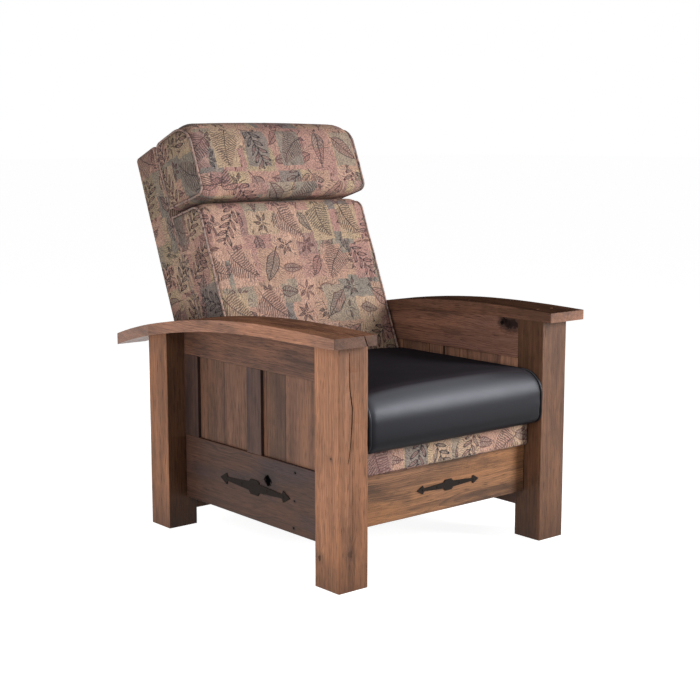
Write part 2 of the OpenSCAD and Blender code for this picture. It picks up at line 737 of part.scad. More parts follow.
module foot_pad_body(half, high) {
    linear_extrude(foot_pad_t - 6) polygon(rounded(box2(-half, -high / 2, half, high / 2), 8, 4));
    translate([0, 0, foot_pad_t - 6]) linear_extrude(6)
        polygon(rounded(box2(-half + 5, -high / 2 + 5, half - 5, high / 2 - 5), 8, 4));
}

left_side() front_post();  // post_front_left
right_side() front_post();  // post_front_right
left_side() rear_post();  // post_rear_left
right_side() rear_post();  // post_rear_right
left_side() arm_body();  // arm_left
right_side() arm_body();  // arm_right
left_side() lower_rail();  // lower_rail_left
right_side() lower_rail();  // lower_rail_right
left_side() upper_rail();  // upper_rail_left
right_side() upper_rail();  // upper_rail_right
left_side() front_stile();  // front_stile_left
right_side() front_stile();  // front_stile_right
left_side() mullion();  // mullion_left
right_side() mullion();  // mullion_right
left_side() rear_stile();  // rear_stile_left
right_side() rear_stile();  // rear_stile_right
left_side() front_panel();  // front_panel_left
right_side() front_panel();  // front_panel_right
left_side() rear_panel();  // rear_panel_left
right_side() rear_panel();  // rear_panel_right
rear_rail();
arm_plugs();
left_side() side_strap();  // side_strap_left
right_side() side_strap();  // side_strap_right
side_strap_nails();
left_side() base_plate();  // base_plate_left
right_side() base_plate();  // base_plate_right
base_tubes();
base_studs();
base_screws();
rear_swing_links();
front_swing_links();
left_side() seat_plate();  // seat_plate_left
right_side() seat_plate();  // seat_plate_right
seat_studs();
left_side() seat_side_rail();  // seat_side_rail_left
right_side() seat_side_rail();  // seat_side_rail_right
seat_rear_rail();
seat_front_rail();
seat_springs();
seat_deck();
seat_cushion();
back_frame();
left_side() back_bracket();  // back_bracket_left
right_side() back_bracket();  // back_bracket_right
back_cushion();
head_pillow();
foot_rear_links();
foot_link_studs();
foot_cross_bar();
foot_front_links();
left_side() foot_bracket();  // foot_bracket_left
right_side() foot_bracket();  // foot_bracket_right
foot_studs();
foot_board();
foot_pad();
front_strap();
front_strap_nails();
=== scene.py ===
# Looks of the reclining bow-arm chair: woods, tapestry and leather cushions, iron straps, light and camera.
# Places are in millimetres along the chair, from the front faces of the front posts, until they are
# turned into metres of the frame.
import json
import math

import bmesh
import bpy
import numpy as np
from mathutils import Matrix, Vector, noise

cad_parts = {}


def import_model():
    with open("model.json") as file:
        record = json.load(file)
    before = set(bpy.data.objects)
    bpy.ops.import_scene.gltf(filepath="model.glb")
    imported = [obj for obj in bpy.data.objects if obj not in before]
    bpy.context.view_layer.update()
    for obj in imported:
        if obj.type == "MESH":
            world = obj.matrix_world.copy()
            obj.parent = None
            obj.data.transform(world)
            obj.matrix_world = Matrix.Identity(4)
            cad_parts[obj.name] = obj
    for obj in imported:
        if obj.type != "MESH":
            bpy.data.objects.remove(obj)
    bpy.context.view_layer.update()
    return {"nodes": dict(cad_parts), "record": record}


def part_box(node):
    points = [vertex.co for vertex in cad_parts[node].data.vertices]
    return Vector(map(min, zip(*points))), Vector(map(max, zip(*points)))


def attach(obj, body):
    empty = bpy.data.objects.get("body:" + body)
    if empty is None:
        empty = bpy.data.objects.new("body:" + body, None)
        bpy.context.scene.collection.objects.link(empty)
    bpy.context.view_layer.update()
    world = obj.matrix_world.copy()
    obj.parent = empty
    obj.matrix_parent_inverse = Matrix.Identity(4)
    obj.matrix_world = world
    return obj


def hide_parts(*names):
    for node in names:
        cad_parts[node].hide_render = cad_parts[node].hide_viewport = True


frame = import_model()
nodes = frame["nodes"]
MM = 0.001
FRONT_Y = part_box("post_front_left")[0][1] / MM

# Camera without shift, fitted to the photograph's edges and to the back's outline
CAM_PLACE = (-2353.3, -2395.9, 1051.4)
CAM_YAW = math.radians(39.879)
CAM_PITCH = math.radians(8.717)
CAM_ROLL = math.radians(-0.026)
CAM_FOCAL_PX = 1387.7
CAM_CLIP = (0.05, 100)
PHOTO_PX = 700
SENSOR = 36.0

# Back: its own upright frame, turned back about the pivot
RECLINE = math.radians(22)
PIVOT = Vector((0, 690, 300))


def world(p):
    """A point in millimetres from the front posts' front faces, in metres of the frame."""
    return Vector((p[0] * MM, (p[1] + FRONT_Y) * MM, p[2] * MM))


def on_back(x, n, s):
    """x across, n behind the pivot (front is negative), s up along the back."""
    c, t = math.cos(RECLINE), math.sin(RECLINE)
    return (x, PIVOT.y + n * c + s * t, PIVOT.z - n * t + s * c)


def upright(x, n, s):
    """The same three numbers for a piece that stands upright: across, rearward and up."""
    return (x, n, s)


def show(o):
    """Puts an object in the scene."""
    bpy.context.scene.collection.objects.link(o)


# Shader helpers
class Shader:
    """The node tree of a material or a world, with arithmetic on its values."""

    def __init__(self, owner, surface="BsdfPrincipled", output="OutputMaterial"):
        owner.use_nodes = True
        self.owner = owner
        self.tree = owner.node_tree
        self.tree.nodes.clear()
        self.surface = self.node(surface)
        self.node(output, {"Surface": self.surface.outputs[0]})

    def node(self, kind, values=None, **props):
        """A new node, with values in its inputs by place or by name."""
        n = self.tree.nodes.new("ShaderNode" + kind)
        for k, v in props.items():
            setattr(n, k, v)
        for k, v in (values or {}).items():
            self.put(v, n.inputs[k])
        return n

    def val(self, kind, values=None, output=0, **props):
        """An output of a new node."""
        return Val(self, self.node(kind, values, **props).outputs[output])

    def put(self, value, socket):
        value = value.socket if isinstance(value, Val) else value
        if isinstance(value, bpy.types.NodeSocket):
            self.tree.links.new(value, socket)
        else:
            socket.default_value = value

    def math(self, op, *args):
        return self.val("Math", dict(enumerate(args)), operation=op)

    def xyz(self, x, y, z=0.0):
        return self.val("CombineXYZ", {0: x, 1: y, 2: z})

    def split(self, v):
        return [Val(self, o) for o in self.node("SeparateXYZ", {0: v}).outputs]

    def noise(self, v, scale, detail, rough=0.5, color=False):
        return self.val("TexNoise", {"Vector": v, "Scale": scale, "Detail": detail, "Roughness": rough},
                        "Color" if color else 0)

    def white(self, v, color=False):
        return self.val("TexWhiteNoise", {"Vector": v}, "Color" if color else "Value", noise_dimensions="3D")

    def voronoi(self, v, scale, feature):
        return self.val("TexVoronoi", {"Vector": v, "Scale": scale}, "Distance", feature=feature)

    def one_of(self, f, colours):
        """The colour whose equal share of 0 to 1 the number f falls in."""
        n = self.node("ValToRGB", {0: f})
        n.color_ramp.interpolation = "CONSTANT"
        e = n.color_ramp.elements
        while len(e) < len(colours):
            e.new(0.5)
        for i, c in enumerate(colours):
            e[i].position = i / len(colours)
            e[i].color = (*c, 1)
        return Val(self, n.outputs[0])

    def mix(self, f, a, b, blend="MIX"):
        a, b = [(*c, 1) if isinstance(c, tuple) else c for c in (a, b)]
        return self.val("Mix", {0: f, 6: a, 7: b}, 2, data_type="RGBA", blend_type=blend)

    def soft(self, x, low, high, to_low=0.0, to_high=1.0):
        return self.val("MapRange", {0: x, 1: low, 2: high, 3: to_low, 4: to_high},
                        interpolation_type="SMOOTHSTEP")

    def bump(self, height, strength, distance):
        return self.val("Bump", {"Height": height, "Strength": strength, "Distance": distance})

    def in_mm(self, place):
        return self.split(self.val("VectorMath", {0: place, "Scale": 1 / MM}, operation="SCALE"))

    def object_mm(self):
        return self.in_mm(self.val("TexCoord", output="Object"))

    def uv_mm(self, name):
        return self.in_mm(self.val("UVMap", uv_map=name))[:2]

    def own(self, name):
        """Three numbers that the object itself carries."""
        return self.split(self.val("Attribute", None, "Vector", attribute_type="OBJECT", attribute_name=name))

    def painted(self, name):
        """A number that the mesh carries on its faces or points."""
        return self.val("Attribute", None, "Fac", attribute_type="GEOMETRY", attribute_name=name)

    def facing(self, output="Normal"):
        """The surface's direction, as three numbers."""
        return self.split(self.val("NewGeometry", output=output))

    def times(self, colour, x, y, z):
        """A colour times three numbers."""
        return self.mix(1.0, colour, self.xyz(x, y, z), "MULTIPLY")

    def seen(self, low, high):
        """high for camera, mirror and glass rays, and low for the others."""
        rays = self.node("LightPath").outputs
        white = Val(self, rays["Is Camera Ray"]).max(rays["Is Glossy Ray"]).max(rays["Is Transmission Ray"])
        return white * (high - low) + low

    def set(self, **sockets):
        names = {"color": "Base Color", "rough": "Roughness", "metal": "Metallic", "normal": "Normal",
                 "specular": "Specular IOR Level"}
        for k, v in sockets.items():
            self.put(v, self.surface.inputs[names[k]])
        return self.owner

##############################

Task requirements: Print, without alteration, the lines from the line with "back_cushion();" to the line with "before = set(bpy.data.objects)". Include both of them, and omit every other line.

Answer to this task:
back_cushion();
head_pillow();
foot_rear_links();
foot_link_studs();
foot_cross_bar();
foot_front_links();
left_side() foot_bracket();  // foot_bracket_left
right_side() foot_bracket();  // foot_bracket_right
foot_studs();
foot_board();
foot_pad();
front_strap();
front_strap_nails();
=== scene.py ===
# Looks of the reclining bow-arm chair: woods, tapestry and leather cushions, iron straps, light and camera.
# Places are in millimetres along the chair, from the front faces of the front posts, until they are
# turned into metres of the frame.
import json
import math

import bmesh
import bpy
import numpy as np
from mathutils import Matrix, Vector, noise

cad_parts = {}


def import_model():
    with open("model.json") as file:
        record = json.load(file)
    before = set(bpy.data.objects)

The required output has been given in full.